The council’s Public Health annual report for 2020-21 revealed 35.8 per cent of local residents were inactive and did less than 30 minutes physical activity per week. It also stated 67.4 per cent of adults over 18 were classified as overweight or obese.
Although the statistics were greatly impacted by Covid-19 and lockdown restrictions – making it difficult or impossible for a lot of people to exercise – health chiefs say more still needs to be done to get people moving.
An update on the issue is due to be presented to the council’s health and wellbeing together forum next week, when the formation of a new physical inactivity steering group is set to be approved.
In a report to members, health improvement officer Hettie Pigott said: “Wolverhampton has high levels of physical inactivity across all life stages.
“Not only are there inequalities in those who are more likely to be inactive – women and girls, those from low socio-economic groups, people living with a disability or long-term health condition, older adults and people from Black, Asian and other minority ethnic backgrounds – those who are inactive have an increased risk of a range of non-communicable diseases.
“Physical inactivity is defined as adults undertaking less than 30 minutes of moderately intense physical activity a week and children and young people on average undertaking less than 30 minutes a day.

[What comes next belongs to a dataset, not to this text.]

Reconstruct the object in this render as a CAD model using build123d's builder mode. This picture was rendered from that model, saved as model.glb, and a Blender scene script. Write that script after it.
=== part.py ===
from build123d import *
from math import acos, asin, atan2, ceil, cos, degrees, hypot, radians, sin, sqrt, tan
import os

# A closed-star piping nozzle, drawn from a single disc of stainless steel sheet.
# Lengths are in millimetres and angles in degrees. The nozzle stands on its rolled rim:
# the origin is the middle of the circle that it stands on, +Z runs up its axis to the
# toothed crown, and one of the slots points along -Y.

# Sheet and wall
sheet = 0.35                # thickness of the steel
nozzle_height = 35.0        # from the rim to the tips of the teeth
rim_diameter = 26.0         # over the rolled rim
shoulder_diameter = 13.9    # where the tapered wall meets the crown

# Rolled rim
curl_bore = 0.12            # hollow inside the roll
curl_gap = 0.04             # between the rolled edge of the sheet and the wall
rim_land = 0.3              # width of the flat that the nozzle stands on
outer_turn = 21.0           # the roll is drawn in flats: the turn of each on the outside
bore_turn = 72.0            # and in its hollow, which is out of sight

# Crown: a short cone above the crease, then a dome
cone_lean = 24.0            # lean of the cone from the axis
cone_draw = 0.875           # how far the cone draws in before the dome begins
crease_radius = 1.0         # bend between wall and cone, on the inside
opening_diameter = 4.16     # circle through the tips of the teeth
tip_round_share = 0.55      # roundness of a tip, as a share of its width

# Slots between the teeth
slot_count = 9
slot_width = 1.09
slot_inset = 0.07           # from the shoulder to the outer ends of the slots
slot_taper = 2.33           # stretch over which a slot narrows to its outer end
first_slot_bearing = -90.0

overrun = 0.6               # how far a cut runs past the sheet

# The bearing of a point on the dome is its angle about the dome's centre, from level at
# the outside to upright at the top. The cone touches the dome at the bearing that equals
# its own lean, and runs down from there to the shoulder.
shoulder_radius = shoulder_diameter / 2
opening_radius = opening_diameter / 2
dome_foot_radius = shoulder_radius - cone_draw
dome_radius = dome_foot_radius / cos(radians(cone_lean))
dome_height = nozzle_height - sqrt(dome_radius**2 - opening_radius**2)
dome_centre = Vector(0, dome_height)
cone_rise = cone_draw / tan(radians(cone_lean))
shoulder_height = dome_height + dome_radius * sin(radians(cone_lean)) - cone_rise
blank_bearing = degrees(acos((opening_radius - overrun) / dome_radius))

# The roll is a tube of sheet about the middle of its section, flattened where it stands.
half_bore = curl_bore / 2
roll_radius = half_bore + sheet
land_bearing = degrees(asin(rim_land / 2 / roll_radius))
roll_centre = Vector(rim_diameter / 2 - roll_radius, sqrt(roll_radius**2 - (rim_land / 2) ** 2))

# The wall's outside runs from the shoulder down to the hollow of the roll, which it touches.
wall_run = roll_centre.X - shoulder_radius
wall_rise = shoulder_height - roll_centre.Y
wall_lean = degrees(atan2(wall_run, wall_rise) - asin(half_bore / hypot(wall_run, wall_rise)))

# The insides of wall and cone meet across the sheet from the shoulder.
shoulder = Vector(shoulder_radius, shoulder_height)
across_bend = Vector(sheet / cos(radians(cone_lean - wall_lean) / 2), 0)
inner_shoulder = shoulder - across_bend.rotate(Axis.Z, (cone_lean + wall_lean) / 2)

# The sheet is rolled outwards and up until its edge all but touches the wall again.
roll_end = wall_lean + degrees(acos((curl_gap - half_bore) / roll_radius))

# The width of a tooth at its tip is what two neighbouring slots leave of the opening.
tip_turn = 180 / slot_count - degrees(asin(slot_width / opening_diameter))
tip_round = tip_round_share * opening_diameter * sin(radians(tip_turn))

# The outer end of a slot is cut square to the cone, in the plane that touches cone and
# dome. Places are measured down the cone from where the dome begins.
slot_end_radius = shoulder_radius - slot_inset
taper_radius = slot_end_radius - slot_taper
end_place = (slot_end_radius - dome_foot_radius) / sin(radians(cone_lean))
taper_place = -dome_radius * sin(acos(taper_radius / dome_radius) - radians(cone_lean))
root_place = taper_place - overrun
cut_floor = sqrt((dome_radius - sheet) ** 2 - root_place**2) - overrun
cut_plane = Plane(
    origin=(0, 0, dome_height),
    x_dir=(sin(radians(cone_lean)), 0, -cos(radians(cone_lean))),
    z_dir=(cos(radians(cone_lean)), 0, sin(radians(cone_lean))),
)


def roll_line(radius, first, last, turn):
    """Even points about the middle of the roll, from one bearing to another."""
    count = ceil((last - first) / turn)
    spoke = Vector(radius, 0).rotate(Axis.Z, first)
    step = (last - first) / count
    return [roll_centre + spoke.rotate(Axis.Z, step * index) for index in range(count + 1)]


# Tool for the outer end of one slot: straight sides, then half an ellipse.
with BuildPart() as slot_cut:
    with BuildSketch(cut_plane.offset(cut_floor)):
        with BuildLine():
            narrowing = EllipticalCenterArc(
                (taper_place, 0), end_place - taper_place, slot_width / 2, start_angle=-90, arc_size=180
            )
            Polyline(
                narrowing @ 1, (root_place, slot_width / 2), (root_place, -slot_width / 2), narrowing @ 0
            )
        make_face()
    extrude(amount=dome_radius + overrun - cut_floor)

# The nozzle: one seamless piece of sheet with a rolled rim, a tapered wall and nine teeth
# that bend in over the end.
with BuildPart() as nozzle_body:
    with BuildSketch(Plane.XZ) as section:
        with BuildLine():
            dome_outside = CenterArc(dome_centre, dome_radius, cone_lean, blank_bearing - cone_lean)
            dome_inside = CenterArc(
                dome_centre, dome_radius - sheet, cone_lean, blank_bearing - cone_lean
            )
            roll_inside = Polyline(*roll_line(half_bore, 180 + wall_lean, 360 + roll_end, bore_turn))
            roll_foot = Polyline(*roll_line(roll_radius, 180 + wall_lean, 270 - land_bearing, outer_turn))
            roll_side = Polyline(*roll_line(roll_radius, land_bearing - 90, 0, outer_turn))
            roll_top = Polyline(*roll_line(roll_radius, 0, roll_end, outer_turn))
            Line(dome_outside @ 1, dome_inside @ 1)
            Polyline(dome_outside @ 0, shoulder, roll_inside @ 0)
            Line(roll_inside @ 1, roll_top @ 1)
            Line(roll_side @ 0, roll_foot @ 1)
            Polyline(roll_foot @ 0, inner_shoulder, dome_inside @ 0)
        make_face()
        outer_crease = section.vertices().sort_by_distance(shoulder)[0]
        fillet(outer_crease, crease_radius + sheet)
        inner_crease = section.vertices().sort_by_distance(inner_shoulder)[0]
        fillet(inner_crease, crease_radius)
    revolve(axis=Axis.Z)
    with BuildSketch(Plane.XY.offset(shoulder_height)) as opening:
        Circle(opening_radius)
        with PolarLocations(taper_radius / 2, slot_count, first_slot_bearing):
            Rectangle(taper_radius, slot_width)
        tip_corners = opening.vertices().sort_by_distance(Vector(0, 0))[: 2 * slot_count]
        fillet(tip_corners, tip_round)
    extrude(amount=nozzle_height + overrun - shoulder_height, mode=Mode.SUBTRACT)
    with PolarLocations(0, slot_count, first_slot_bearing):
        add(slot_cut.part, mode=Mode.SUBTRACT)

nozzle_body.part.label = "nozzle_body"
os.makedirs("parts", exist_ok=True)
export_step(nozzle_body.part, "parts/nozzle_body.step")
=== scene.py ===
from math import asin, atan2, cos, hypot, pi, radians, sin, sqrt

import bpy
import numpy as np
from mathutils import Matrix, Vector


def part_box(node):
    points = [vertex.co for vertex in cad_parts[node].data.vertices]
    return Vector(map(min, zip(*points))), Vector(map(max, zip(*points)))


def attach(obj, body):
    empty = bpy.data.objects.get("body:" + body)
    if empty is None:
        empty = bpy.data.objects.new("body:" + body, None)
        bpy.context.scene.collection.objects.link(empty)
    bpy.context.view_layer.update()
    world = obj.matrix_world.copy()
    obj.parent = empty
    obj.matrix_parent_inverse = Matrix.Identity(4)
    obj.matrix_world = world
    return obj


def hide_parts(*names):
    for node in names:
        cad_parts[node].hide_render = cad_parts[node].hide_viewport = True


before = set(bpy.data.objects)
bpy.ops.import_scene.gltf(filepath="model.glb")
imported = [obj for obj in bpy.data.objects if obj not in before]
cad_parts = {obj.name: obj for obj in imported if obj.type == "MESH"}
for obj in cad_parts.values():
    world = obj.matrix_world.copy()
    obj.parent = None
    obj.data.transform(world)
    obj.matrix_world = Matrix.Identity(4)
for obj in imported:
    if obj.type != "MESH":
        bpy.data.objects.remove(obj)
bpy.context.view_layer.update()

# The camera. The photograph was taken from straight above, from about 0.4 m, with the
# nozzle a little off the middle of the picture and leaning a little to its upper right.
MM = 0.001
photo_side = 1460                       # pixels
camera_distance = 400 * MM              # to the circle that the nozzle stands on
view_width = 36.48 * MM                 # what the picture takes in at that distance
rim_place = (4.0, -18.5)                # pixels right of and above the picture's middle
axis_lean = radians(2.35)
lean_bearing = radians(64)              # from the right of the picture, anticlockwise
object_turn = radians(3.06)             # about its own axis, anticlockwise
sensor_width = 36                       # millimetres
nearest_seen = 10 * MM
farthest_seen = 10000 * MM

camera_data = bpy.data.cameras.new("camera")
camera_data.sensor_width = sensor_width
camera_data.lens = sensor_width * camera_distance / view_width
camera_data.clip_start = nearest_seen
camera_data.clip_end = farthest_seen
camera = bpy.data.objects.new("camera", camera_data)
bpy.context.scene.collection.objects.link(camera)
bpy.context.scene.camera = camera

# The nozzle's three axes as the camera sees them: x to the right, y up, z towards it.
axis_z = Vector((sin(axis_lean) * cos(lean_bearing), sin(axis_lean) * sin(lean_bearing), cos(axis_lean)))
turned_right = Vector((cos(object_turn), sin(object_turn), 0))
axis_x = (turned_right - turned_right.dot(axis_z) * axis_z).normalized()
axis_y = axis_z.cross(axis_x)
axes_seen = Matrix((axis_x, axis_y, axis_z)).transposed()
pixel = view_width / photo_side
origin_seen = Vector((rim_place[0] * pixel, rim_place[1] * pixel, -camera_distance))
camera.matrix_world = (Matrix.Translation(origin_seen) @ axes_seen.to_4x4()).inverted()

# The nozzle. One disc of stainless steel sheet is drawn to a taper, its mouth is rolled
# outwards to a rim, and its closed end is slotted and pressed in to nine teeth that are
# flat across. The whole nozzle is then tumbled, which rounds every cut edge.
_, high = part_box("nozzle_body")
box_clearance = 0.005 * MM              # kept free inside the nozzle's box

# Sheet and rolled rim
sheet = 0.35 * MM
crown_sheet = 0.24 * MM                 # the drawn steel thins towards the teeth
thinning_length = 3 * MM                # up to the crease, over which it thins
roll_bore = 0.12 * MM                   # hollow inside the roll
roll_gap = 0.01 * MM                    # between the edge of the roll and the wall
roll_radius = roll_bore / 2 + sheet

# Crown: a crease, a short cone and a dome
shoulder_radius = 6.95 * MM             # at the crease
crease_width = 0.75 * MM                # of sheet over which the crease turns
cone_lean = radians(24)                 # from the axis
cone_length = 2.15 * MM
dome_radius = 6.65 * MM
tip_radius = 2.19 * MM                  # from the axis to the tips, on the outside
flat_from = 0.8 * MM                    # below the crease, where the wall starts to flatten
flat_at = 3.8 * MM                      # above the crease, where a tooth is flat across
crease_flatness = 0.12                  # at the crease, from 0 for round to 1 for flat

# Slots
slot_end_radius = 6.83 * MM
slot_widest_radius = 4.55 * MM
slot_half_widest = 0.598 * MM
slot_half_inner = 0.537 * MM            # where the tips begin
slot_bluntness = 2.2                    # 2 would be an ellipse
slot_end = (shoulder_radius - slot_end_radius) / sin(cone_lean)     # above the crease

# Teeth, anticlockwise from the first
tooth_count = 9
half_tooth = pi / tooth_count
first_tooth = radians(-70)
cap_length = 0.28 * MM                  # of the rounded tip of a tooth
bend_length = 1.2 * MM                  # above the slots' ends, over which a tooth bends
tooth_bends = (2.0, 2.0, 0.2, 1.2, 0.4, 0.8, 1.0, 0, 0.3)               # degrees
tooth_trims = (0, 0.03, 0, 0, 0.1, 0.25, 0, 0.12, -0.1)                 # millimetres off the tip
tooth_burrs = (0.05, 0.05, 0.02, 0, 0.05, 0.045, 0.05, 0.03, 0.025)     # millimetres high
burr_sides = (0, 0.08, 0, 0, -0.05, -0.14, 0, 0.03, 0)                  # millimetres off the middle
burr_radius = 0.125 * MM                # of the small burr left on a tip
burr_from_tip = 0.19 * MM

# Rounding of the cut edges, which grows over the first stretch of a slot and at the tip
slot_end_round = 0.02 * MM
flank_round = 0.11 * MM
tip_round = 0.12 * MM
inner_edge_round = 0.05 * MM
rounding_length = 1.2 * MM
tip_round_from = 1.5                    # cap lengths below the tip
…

“While increasing the activity levels of all adults who are not meeting the
recommendations is important, targeting those adults who are significantly inactive will produce the greatest reduction in chronic disease.”
Membership of the steering group will consist of representatives from the council, Active Black Country (chair), Black Country and West Midlands clinical commissioning groups (CCGs), Primary Care, the Royal Wolverhampton NHS Trust, Wolverhampton Health Watch, Wolverhampton Voluntary Sector Council, Wolverhampton Homes, Social Prescribing and the Children and Families Together Board.
Physical inactivity costs the UK £7.4 billion a year and directly contributes to one in six deaths – making it the fourth largest cause of disease and disability in Britain.
“If physical inactivity trends carry on at their current rate, the increased cost of health and social care will destabilise public services and will have a negative
impact on the quality of life of individuals and communities,” said Ms Piggot.
“Being physically inactive increases the likelihood of depression, some
cancers, diabetes and dementia. Reducing physical inactivity could prevent up to 40 per cent of long-term health conditions.”
A meeting of the council’s Hybrid, Health and Wellbeing Together forum will discuss the report next Wednesday.